推す側と推される側。この関係性は仲間意識を強固にするという。「時にはファンの方から激励や厳しい言葉もいただきますけど、応援されるのは思っている以上に力になります。だからこそ、お互いの存在が必要なんだと実感しています」と甲斐さんは噛み締める。

日頃のファンサービスに加えて、カープのことも大好きになってもらうために、いつかファンと一緒にマツダスタジアムで野球観戦する“推し活”企画をやりたいと甲斐さんは願っている。

今シーズンからチームリーダーに就任した新井監督の下、5年ぶりのリーグ優勝を目指すカープだが、22日の時点では4位にとどまり、なかなか勢いに乗り切れていない状況である。それでも、甲斐さんは楽観視している。

「試合を見に行った時も、去年までとはベンチの活気が違いました。

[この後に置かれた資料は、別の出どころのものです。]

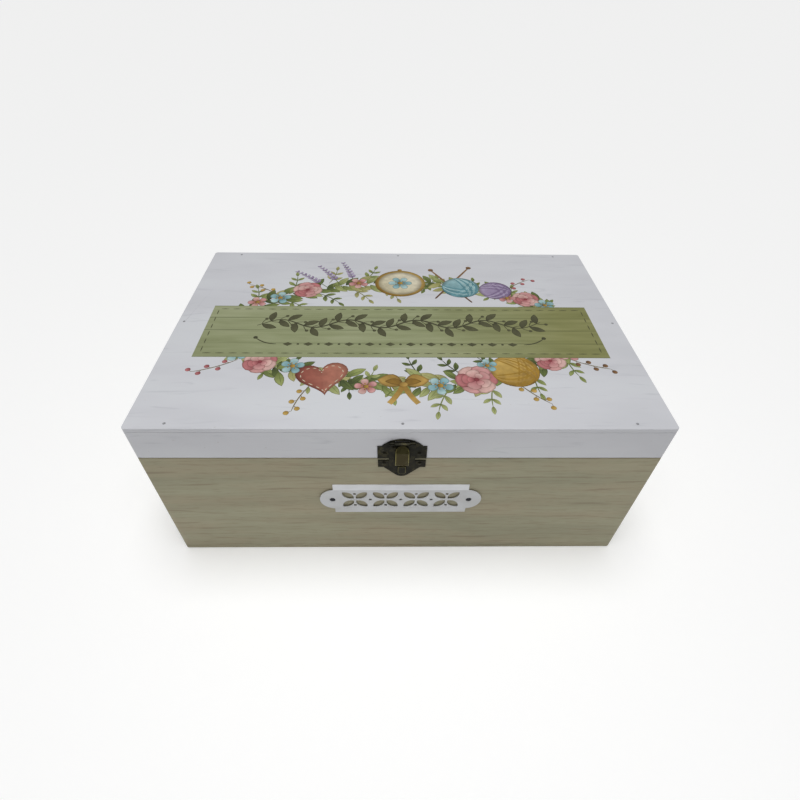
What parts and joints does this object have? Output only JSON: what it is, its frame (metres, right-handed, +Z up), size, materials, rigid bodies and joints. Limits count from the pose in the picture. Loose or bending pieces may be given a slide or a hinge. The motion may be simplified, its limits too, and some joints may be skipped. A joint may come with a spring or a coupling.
{
  "type": "sewing box",
  "caption": "Rectangular wooden sewing box with a back-hinged lid, a front hasp catch, a pierced front plate and a sliding divided tray.",
  "frame": {"origin": "centre of the floor panel's underside, which the box rests on", "axes": "+X to the right seen from the front (the long way), +Y from the front towards the hinges, +Z up"},
  "size_m": [0.3, 0.2096, 0.122],
  "materials": {
    "washed_wood": "grey-beige wash over straight-grained light wood, matt",
    "white_painted_wood": "white paint, satin, grain just showing",
    "bare_wood": "bare sanded light wood",
    "antique_bronze": "dark antique bronze with rubbed edges",
    "white_painted_metal": "white enamel, satin",
    "nail_steel": "dull steel"
  },
  "bodies": {
    "base": {"base_front_board": "washed_wood", "base_back_board": "washed_wood", "base_left_board": "washed_wood", "base_right_board": "washed_wood", "base_floor_panel": "washed_wood", "base_floor_nails": "nail_steel", "base_partition": "bare_wood", "tray_runner_front": "bare_wood", "tray_runner_back": "bare_wood", "hinge_left_base_leaf": "antique_bronze", "hinge_right_base_leaf": "antique_bronze", "hinge_left_pin": "antique_bronze", "hinge_right_pin": "antique_bronze", "hinge_base_brads": "antique_bronze", "catch_base_plate": "antique_bronze", "catch_base_brads": "antique_bronze", "front_plate": "white_painted_metal", "front_plate_nails": "nail_steel"},
    "lid": {"lid_top_panel": "white_painted_wood", "lid_panel_nails": "nail_steel", "lid_front_rail": "white_painted_wood", "lid_back_rail": "white_painted_wood", "lid_left_rail": "white_painted_wood", "lid_right_rail": "white_painted_wood", "hinge_left_lid_leaf": "antique_bronze", "hinge_right_lid_leaf": "antique_bronze", "hinge_lid_brads": "antique_bronze", "catch_lid_plate": "antique_bronze", "catch_lid_brads": "antique_bronze", "catch_hasp_pin": "antique_bronze"},
    "hasp": {"catch_hasp": "antique_bronze"},
    "tray": {"tray_front_board": "bare_wood", "tray_back_board": "bare_wood", "tray_left_board": "bare_wood", "tray_right_board": "bare_wood", "tray_floor": "bare_wood", "tray_long_divider": "bare_wood", "tray_cross_divider": "bare_wood"}
  },
  "joints": [
    {"name": "lid_hinge", "type": "hinge", "parent": "base", "child": "lid", "pos_m": [0, 0.1023, 0.0978], "axis": [-1, 0, 0], "range_deg": [0, 105]},
    {"name": "hasp_swing", "type": "hinge", "parent": "lid", "child": "hasp", "pos_m": [0, -0.1014, 0.1115], "axis": [-1, 0, 0], "range_deg": [0, 130]},
    {"name": "tray_slide", "type": "slide", "parent": "base", "child": "tray", "axis": [1, 0, 0], "range_m": [0, 0.133]}
  ]
}
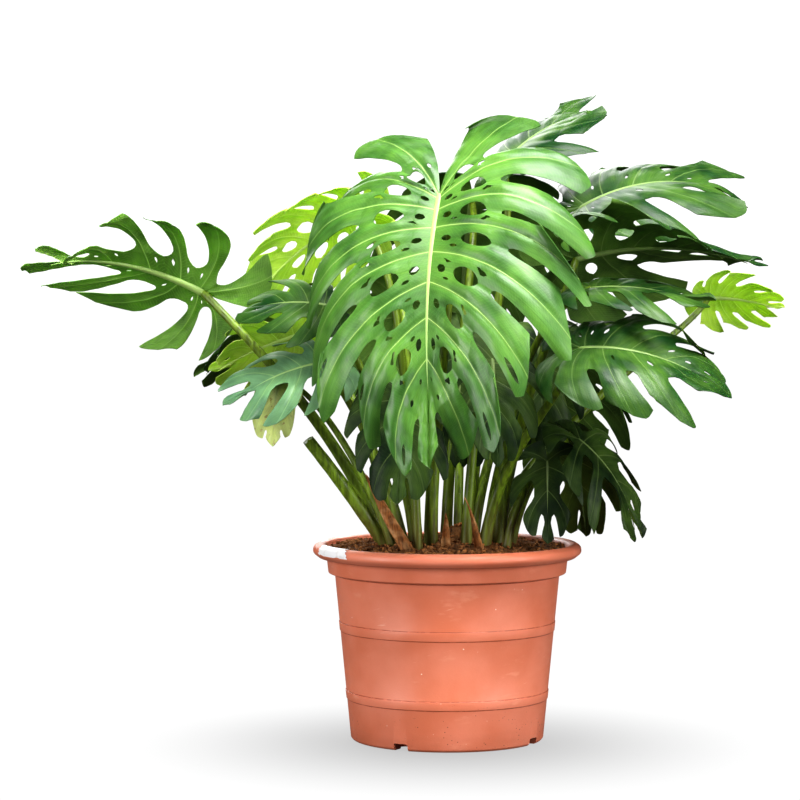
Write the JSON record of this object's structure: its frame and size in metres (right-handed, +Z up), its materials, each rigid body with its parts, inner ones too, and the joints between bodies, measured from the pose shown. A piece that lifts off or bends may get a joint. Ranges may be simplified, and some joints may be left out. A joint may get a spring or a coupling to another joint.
{
  "type": "potted monstera plant",
  "caption": "Leafy monstera plant with split and perforated leaves on long stalks, in a tapered terracotta-coloured plastic nursery pot filled with soil.",
  "frame": {"origin": "middle of the pot's underside, on the floor", "axes": "+Z up; -Y towards the viewer, where the large front leaf faces; +X to the right as the plant is seen, along its widest spread"},
  "size_m": [1.2863, 0.8735, 1.0821],
  "materials": {
    "leaf_bright": "glossy mid-green leaf with a pale midrib and pale side veins",
    "leaf_mid": "glossy mid-green leaf, paler and duller underneath",
    "leaf_dark": "glossy dark green leaf",
    "leaf_lime": "thin yellow-green leaf that lets light through",
    "leaf_grey_green": "grey-green leaf with a strong sheen",
    "leaf_yellow": "pale, drying, spotted leaf",
    "stalk": "olive green stalk, brown and fibrous at its cut",
    "dry_sheath": "dry, brown, papery",
    "pot_plastic": "terracotta-coloured moulded plastic, satin, scuffed",
    "label_paper": "blank white paper, torn at its edges",
    "soil": "dark brown, fibrous, chunky potting soil"
  },
  "bodies": {
    "root": {"leaf_front_main": "leaf_bright", "leaf_left_reaching": "leaf_mid", "leaf_left_dark": "leaf_dark", "leaf_left_pale": "leaf_lime", "leaf_left_grey": "leaf_grey_green", "leaf_left_yellow": "leaf_yellow", "leaf_left_lime": "leaf_lime", "leaf_left_glossy": "leaf_dark", "leaf_right_high": "leaf_dark", "leaf_right_upper": "leaf_dark", "leaf_right_under": "leaf_dark", "leaf_right_mid": "leaf_dark", "leaf_right_broad": "leaf_dark", "leaf_right_lime": "leaf_lime", "leaf_right_low": "leaf_dark", "leaf_right_fan": "leaf_dark", "leaf_inner_right": "leaf_dark", "leaf_inner_middle": "leaf_dark", "leaf_back_hanging": "leaf_dark", "leaf_front_low": "leaf_dark", "leaf_front_left_low": "leaf_dark", "leaf_back_high": "leaf_dark", "leaf_back_left": "leaf_dark", "leaf_back_right": "leaf_dark", "cut_stalk": "stalk", "dry_sheath_left": "dry_sheath", "dry_sheath_middle": "dry_sheath", "dry_sheath_right": "dry_sheath", "pot": "pot_plastic", "rim_label": "label_paper", "soil": "soil"}
  },
  "joints": []
}
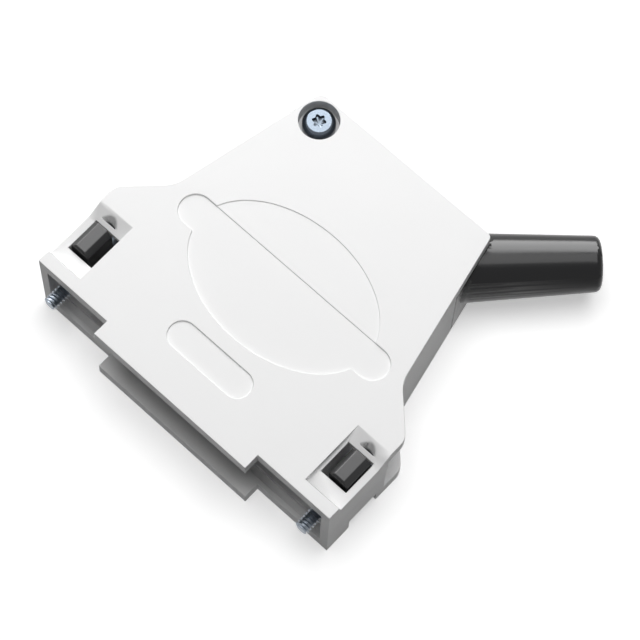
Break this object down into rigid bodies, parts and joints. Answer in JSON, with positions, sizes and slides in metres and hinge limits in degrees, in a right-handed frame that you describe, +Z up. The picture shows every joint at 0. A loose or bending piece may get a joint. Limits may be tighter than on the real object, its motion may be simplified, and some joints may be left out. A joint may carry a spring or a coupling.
{
  "type": "d-sub connector hood",
  "caption": "Moulded hood for a subminiature D connector, in two half shells with an angled cable outlet, black boot, captive jackscrews and an inner cable clamp.",
  "frame": {"origin": "midway between the two jackscrews' axes, in the front plane of the ears, at half the shell's height", "axes": "+X across the hood from the left ear to the right ear, +Y rearwards along the jackscrews, +Z up, out of the cover; the hood rests on its underside at z = -9.65 mm"},
  "size_m": [0.0741, 0.0773, 0.0194],
  "materials": {
    "white_shell": "white moulded ABS, satin",
    "boot_rubber": "black moulded rubber, satin",
    "black_nylon": "black moulded nylon",
    "clamp_steel": "stamped steel, zinc plated",
    "zinc_steel": "zinc plated steel"
  },
  "bodies": {
    "root": {"top_cover": "white_shell", "bottom_shell": "white_shell", "cable_boot": "boot_rubber", "closing_screw": "zinc_steel", "closing_nut": "zinc_steel", "clamp_lower": "clamp_steel", "clamp_upper": "clamp_steel", "clamp_screw_inner": "zinc_steel", "clamp_screw_outer": "zinc_steel", "clamp_nut_inner": "zinc_steel", "clamp_nut_outer": "zinc_steel"},
    "retainer_left": {"retainer_left": "black_nylon"},
    "retainer_right": {"retainer_right": "black_nylon"},
    "jackscrew_left": {"jackscrew_left": "zinc_steel"},
    "jackscrew_right": {"jackscrew_right": "zinc_steel"}
  },
  "joints": [
    {"name": "left_float", "type": "slide", "parent": "root", "child": "retainer_left", "axis": [0, 1, 0], "range_m": [-0.0004, 0.0004]},
    {"name": "left_turn", "type": "hinge", "parent": "retainer_left", "child": "jackscrew_left", "pos_m": [-0.03055, 0.00937, 0], "axis": [0, 1, 0], "continuous": true},
    {"name": "right_float", "type": "slide", "parent": "root", "child": "retainer_right", "axis": [0, 1, 0], "range_m": [-0.0004, 0.0004]},
    {"name": "right_turn", "type": "hinge", "parent": "retainer_right", "child": "jackscrew_right", "pos_m": [0.03055, 0.00937, 0], "axis": [0, 1, 0], "continuous": true}
  ]
}
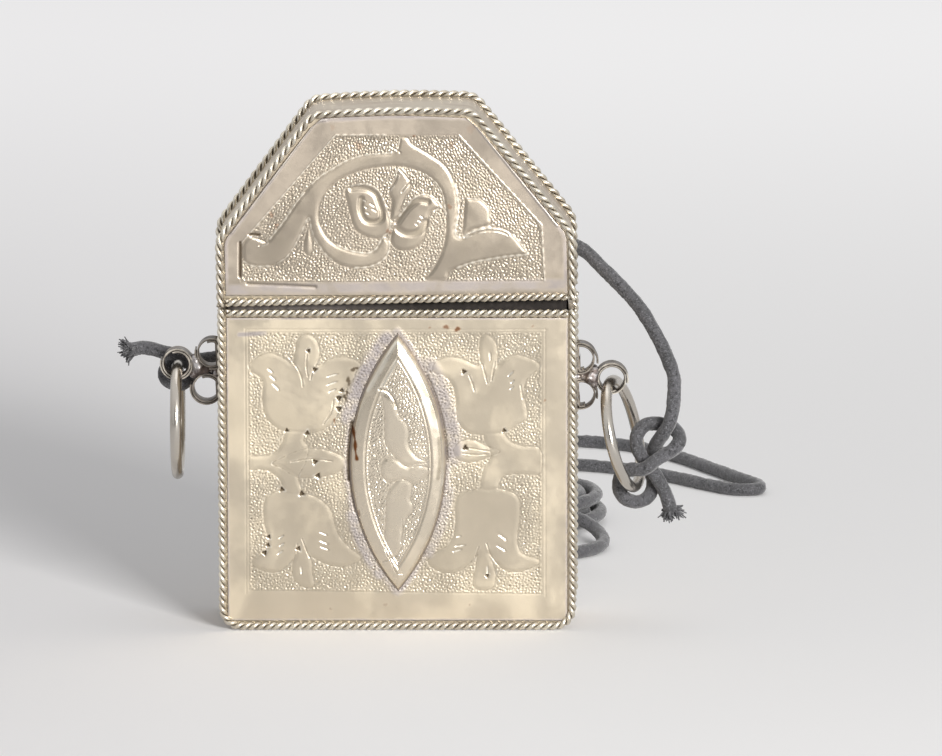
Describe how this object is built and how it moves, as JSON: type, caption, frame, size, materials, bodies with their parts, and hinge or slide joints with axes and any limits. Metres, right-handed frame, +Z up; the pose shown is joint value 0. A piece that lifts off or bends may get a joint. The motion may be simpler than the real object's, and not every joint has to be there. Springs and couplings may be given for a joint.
{
  "type": "quran box pendant",
  "caption": "Flat metal amulet box on a neck cord: a slip-on cap over a collared body, twisted wire edging, a raised boss, and hanging rings for the cord.",
  "frame": {"origin": "on the surface that the box stands on, below the middle of its body", "axes": "+X to the right seen from the chased front, +Y towards the back, +Z up"},
  "size_m": [0.0943, 0.1467, 0.0752],
  "materials": {
    "body_sheet": "aged nickel-silver sheet, chased",
    "lid_sheet": "aged nickel-silver sheet, chased, greyer",
    "band_sheet": "dull tarnished nickel-silver strip",
    "boss_sheet": "brighter raised sheet, rubbed at the rim",
    "edge_wire": "twisted silvery wire, dark in its grooves",
    "rolled_strip": "tarnished rolled strip with bright edges",
    "ring_wire": "polished white-metal wire",
    "solder": "dull grey solder",
    "cord": "dark grey waxed cotton cord",
    "tie": "dark thread tie"
  },
  "bodies": {
    "case": {"body_band": "band_sheet", "body_front_wall": "body_sheet", "body_back_wall": "body_sheet", "body_front_panel": "body_sheet", "centre_boss": "boss_sheet", "lid_collar": "band_sheet", "body_front_edge_wire": "edge_wire", "body_front_seam_wire": "edge_wire", "body_back_edge_wire": "edge_wire", "body_back_seam_wire": "edge_wire", "left_upper_rolled_ring": "rolled_strip", "left_lower_rolled_ring": "rolled_strip", "left_outer_rolled_ring": "rolled_strip", "left_ring_solder": "solder", "right_upper_rolled_ring": "rolled_strip", "right_lower_rolled_ring": "rolled_strip", "right_outer_rolled_ring": "rolled_strip", "right_ring_solder": "solder", "cord_right_neck": "cord", "cord_far_run": "cord", "cord_coil": "cord", "coil_tie": "tie", "cord_left_run": "cord", "cord_left_neck": "cord"},
    "cap": {"lid_band": "band_sheet", "lid_front_wall": "lid_sheet", "lid_back_wall": "lid_sheet", "lid_front_panel": "lid_sheet", "lid_front_edge_wire": "edge_wire", "lid_front_seam_wire": "edge_wire", "lid_back_edge_wire": "edge_wire", "lid_back_seam_wire": "edge_wire"},
    "left_ring": {"left_hanging_ring": "ring_wire", "left_knot": "cord"},
    "right_ring": {"right_hanging_ring": "ring_wire", "right_knot": "cord"}
  },
  "joints": [
    {"name": "cap_lift", "type": "slide", "parent": "case", "child": "cap", "axis": [0, 0, 1], "range_m": [0, 0.04]},
    {"name": "left_ring_swing", "type": "hinge", "parent": "case", "child": "left_ring", "pos_m": [-0.03125, 0, 0.0367], "axis": [0, 1, 0], "range_deg": [-17, 100], "deforming": ["cord_left_neck"]},
    {"name": "right_ring_swing", "type": "hinge", "parent": "case", "child": "right_ring", "pos_m": [0.0303, 0, 0.0345], "axis": [-0.2419, -0.9703, 0], "range_deg": [-20, 100], "deforming": ["cord_right_neck"]}
  ]
}
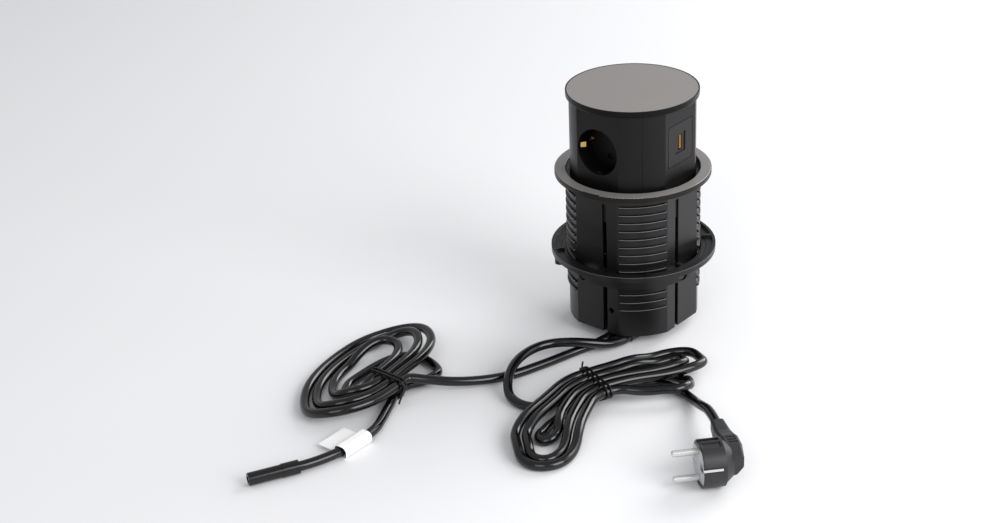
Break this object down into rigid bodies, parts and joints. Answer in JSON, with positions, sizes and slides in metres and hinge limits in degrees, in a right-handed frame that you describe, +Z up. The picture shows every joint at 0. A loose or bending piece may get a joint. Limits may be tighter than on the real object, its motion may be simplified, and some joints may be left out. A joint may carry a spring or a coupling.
{
  "type": "recessed pop-up socket tower",
  "caption": "Round head with earthed socket recesses and a charging port that rises from a threaded worktop sleeve with lock nut; tied mains lead with angled plug and a tied output lead.",
  "frame": {"origin": "on the floor, on the axis of the tower, under its base cover", "axes": "+Z up along the tower's axis; -Y out of the front socket, towards the leads"},
  "size_m": [0.3664, 0.4398, 0.204],
  "materials": {
    "sleeve_plastic": "semi-gloss black ABS",
    "head_plastic": "satin black",
    "shutter_plastic": "matt black",
    "inner_plastic": "matt grey thermoset",
    "trim_metal": "satin grey paint",
    "inlay_metal": "fine satin grey",
    "seal_rubber": "matt",
    "felt": "felt",
    "cord_pvc": "glossy black PVC",
    "tie_plastic": "black",
    "plug_pvc": "satin black PVC",
    "nickel": "bright nickel plate",
    "brass": "bright",
    "copper_wire": null,
    "steel": "zinc plated",
    "usb_panel": "fine matt dark grey",
    "usb_orange": "orange tongue",
    "board_green": "solder mask",
    "board_parts": "black",
    "tag_white": "white paper film"
  },
  "bodies": {
    "housing": {"outer_sleeve": "sleeve_plastic", "trim_ring": "trim_metal", "flange_seal": "seal_rubber", "base_cover": "sleeve_plastic", "housing_screws": "steel", "mains_gland": "cord_pvc", "output_gland": "cord_pvc", "cord_clamp": "sleeve_plastic", "inner_leads": "cord_pvc", "terminal_block": "inner_plastic", "slack_lead": "cord_pvc", "mains_lead_run": "cord_pvc", "mains_lead_hank": "cord_pvc", "mains_lead_tail": "cord_pvc", "plug_body": "plug_pvc", "plug_pins": "nickel", "plug_earth_strips": "nickel", "hank_tie": "tie_plastic", "output_lead_run": "cord_pvc", "output_lead_coil": "cord_pvc", "output_lead_tail": "cord_pvc", "output_coupling": "cord_pvc", "cord_tag": "tag_white", "coil_tie": "tie_plastic"},
    "head": {"lid_rim": "head_plastic", "lid_inlay": "inlay_metal", "head_shell_rear": "head_plastic", "head_shell_front": "head_plastic", "head_base_plate": "head_plastic", "guide_keys": "head_plastic", "friction_pads": "felt", "head_screws": "steel", "socket_cup_front": "head_plastic", "socket_cup_left": "head_plastic", "socket_cup_back": "head_plastic", "contact_block_front": "inner_plastic", "contact_block_left": "inner_plastic", "contact_block_back": "inner_plastic", "contact_tubes_front": "brass", "contact_tubes_left": "brass", "contact_tubes_back": "brass", "earth_clip_front": "brass", "earth_clip_left": "brass", "earth_clip_back": "brass", "socket_screws": "steel", "live_spider": "brass", "neutral_spider": "brass", "earth_spider": "brass", "riser_wires": "copper_wire", "usb_face_plate": "usb_panel", "usb_port_shell": "steel", "usb_tongue": "usb_orange", "usb_contacts": "brass", "usb_board": "board_green", "usb_board_parts": "board_parts"},
    "nut_carrier": {"nut_guide_ring": "sleeve_plastic"},
    "nut": {"lock_nut": "sleeve_plastic"},
    "shutter_rotor_front": {"shutter_front": "shutter_plastic"},
    "shutter_rotor_left": {"shutter_left": "shutter_plastic"},
    "shutter_rotor_back": {"shutter_back": "shutter_plastic"}
  },
  "joints": [
    {"name": "head_lift", "type": "slide", "parent": "housing", "child": "head", "axis": [0, 0, 1], "range_m": [-0.067, 0], "deforming": ["slack_lead"]},
    {"name": "nut_travel", "type": "slide", "parent": "housing", "child": "nut_carrier", "axis": [0, 0, 1], "range_m": [-0.0245, 0.052]},
    {"name": "nut_turn", "type": "hinge", "parent": "nut_carrier", "child": "nut", "pos_m": [0, 0, 0.0649], "axis": [0, 0, 1], "range_deg": [-1255, 2670]},
    {"name": "shutter_turn_front", "type": "hinge", "parent": "head", "child": "shutter_rotor_front", "pos_m": [0, -0.0259, 0.1646], "axis": [0, -1, 0], "range_deg": [0, 38], "stiffness_Nm_per_rad": 0.002},
    {"name": "shutter_turn_left", "type": "hinge", "parent": "head", "child": "shutter_rotor_left", "pos_m": [-0.0259, 0, 0.1646], "axis": [-1, 0, 0], "range_deg": [0, 38], "stiffness_Nm_per_rad": 0.002},
    {"name": "shutter_turn_back", "type": "hinge", "parent": "head", "child": "shutter_rotor_back", "pos_m": [0, 0.0259, 0.1646], "axis": [0, 1, 0], "range_deg": [0, 38], "stiffness_Nm_per_rad": 0.002}
  ],
  "couplings": [
    {"joint": "nut_travel", "follows": "nut_turn", "m_per_rad": 0.0011141}
  ]
}
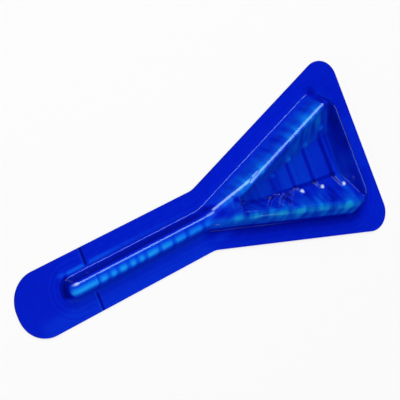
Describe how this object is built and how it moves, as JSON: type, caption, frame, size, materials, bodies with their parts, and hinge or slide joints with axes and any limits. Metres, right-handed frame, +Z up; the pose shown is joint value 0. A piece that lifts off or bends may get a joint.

中でも新井さんの声やリアクションが一番大きい。本当に野球が好きなんだな、カープが好きなんだなということが私たちファンにも、選手たちにも伝わっています。ベンチの良い雰囲気は新井さんから出とるんだなと思いました」

ここからの巻き返しを図ることで、甲斐さんの「こいほー!」の叫びが何度も飛び出すことを期待したい。